From the 19th century the city went from strength to strength and today is without doubt a major US city and within the city are over 250 entries in the national register of historic places, including many important buildings.

I managed to snap my colleagues walking along the streets near here as they did a spot of shopping having just come back from escorting one of our organised tours.


High class homes at Boston Common.

Along State Street I discovered a building I had never seen before with a link to Cunard back home, this was the former Cunard Building and a fine construction it looked too.



Without doubt one building not to be missed here is the FaneuiI Hall, one of Boston's most famous landmarks. This hall was a gift to the city of Boston from the wealthy Peter Faneuil in 1742.


This Georgian brick building has always served as a market place and it gained its nickname of the cradle of liberty after Sam Adams used the building to address the crowds to rise up against the British.

Right next door is the Quincy Market that today serves as an eatery and boutique shopping complex. We popped inside to see the frenetic food preparation and selling that was going on.



Right in the centre of the building is a fine dome in a Greek revival theme and I think it is rather fun sitting there eating today’s fast food and musing over what those first settlers would have thought.


I recorded for you some of the tasty morsels that they sell here, pizza, massive filled sandwiches and at this time of year very different toffee apples.

  


Up on Beacon Hill is the grand Massachusetts State House dating from 1795, the foundation stone laid by Samuel Adams and Paul Revere.

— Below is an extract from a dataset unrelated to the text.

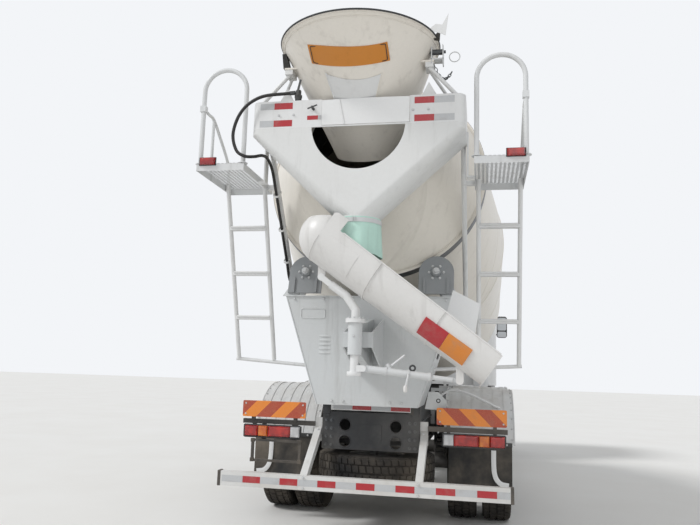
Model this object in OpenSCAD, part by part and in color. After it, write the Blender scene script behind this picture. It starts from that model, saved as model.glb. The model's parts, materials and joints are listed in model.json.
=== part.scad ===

Beacon Hill is a residential area built in the 18th and early 19th centuries and includes many fine squares and streets such as Chestnut Street. Here some of the wealthy citizens still live today facing out onto the Boston Common. Close by here is the famous Cheers Bar well known of course for the long running TV series. We have a select tour that will visit here later today. Tim and Anna decided to check out the bar before our passengers this evening.



Just reverting back to Paul Revere, up in the North End is the Paul Revere house, the city’s oldest surviving clapboard frame house dating from 1775. It was here that the man himself started his infamous horse ride to Lexington to warn of the impending British troops.

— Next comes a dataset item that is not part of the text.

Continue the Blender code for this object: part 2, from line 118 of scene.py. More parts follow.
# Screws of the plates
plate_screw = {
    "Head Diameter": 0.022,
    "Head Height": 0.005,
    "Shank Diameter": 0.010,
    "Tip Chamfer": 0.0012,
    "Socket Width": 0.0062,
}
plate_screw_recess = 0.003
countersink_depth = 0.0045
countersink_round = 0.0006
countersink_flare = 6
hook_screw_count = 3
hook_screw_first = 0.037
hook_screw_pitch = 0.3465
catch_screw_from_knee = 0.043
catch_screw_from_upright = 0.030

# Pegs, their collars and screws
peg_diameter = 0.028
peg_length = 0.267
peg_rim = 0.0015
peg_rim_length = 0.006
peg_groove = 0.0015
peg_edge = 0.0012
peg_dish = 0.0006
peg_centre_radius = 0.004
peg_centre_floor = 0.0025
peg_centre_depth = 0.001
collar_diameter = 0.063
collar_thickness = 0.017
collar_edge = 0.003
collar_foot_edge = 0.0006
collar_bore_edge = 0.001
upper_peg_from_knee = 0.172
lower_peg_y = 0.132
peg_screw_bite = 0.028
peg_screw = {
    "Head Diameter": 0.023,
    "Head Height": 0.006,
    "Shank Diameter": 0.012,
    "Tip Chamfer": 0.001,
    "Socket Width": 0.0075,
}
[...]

Close by is another landmark that must not be missed, the Old North Church. The church is the oldest surviving religious building in the city dating from 1723.


One place in the North End along Hanover Street that modern Bostonians flock to and also savvy visitors is Mike’s Pastries shop. Oh my, what a shop this is, pastries and cakes to simply die for. Here is a full overdose of cheesecakes, cup cakes and ricotta cheese filled goodies. It looks and also tastes just so good.



Moving on to the Back Bay area we find another magnificent church, perhaps one of the finest in America, the Trinity church, straight out of the top drawer. This beautiful church dates from 1877 and is made from granite and sandstone in Romanesque style. Interestingly some of the windows were designed by Edward Burne-Jones.


Well, our late sail day in Boston was magnificent and will have been enjoyed by all I trust. It is not always that we can enjoy such perfect weather conditions when we come here. These warm days and chilly nights are the perfect weather conditions to allow the Fall to be at its best and as we head further north we are hopeful that first real signs of this spectacular of Mother Nature event will start to unfold.

Bye for now.

Graham Howell

3 comments:

Hazel said...

Thanks Graham....never been to Boston but it looks great

Jay said...

Lovely blog and pics. We were there so recently on Arcadia,brought back great memories.

Regards to All. Judith

Anonymous said...

Graham - we're looking at the Aurora on Friday morning up the hill from the pier in Portland, Maine. Why are you still here?? Is the ship okay?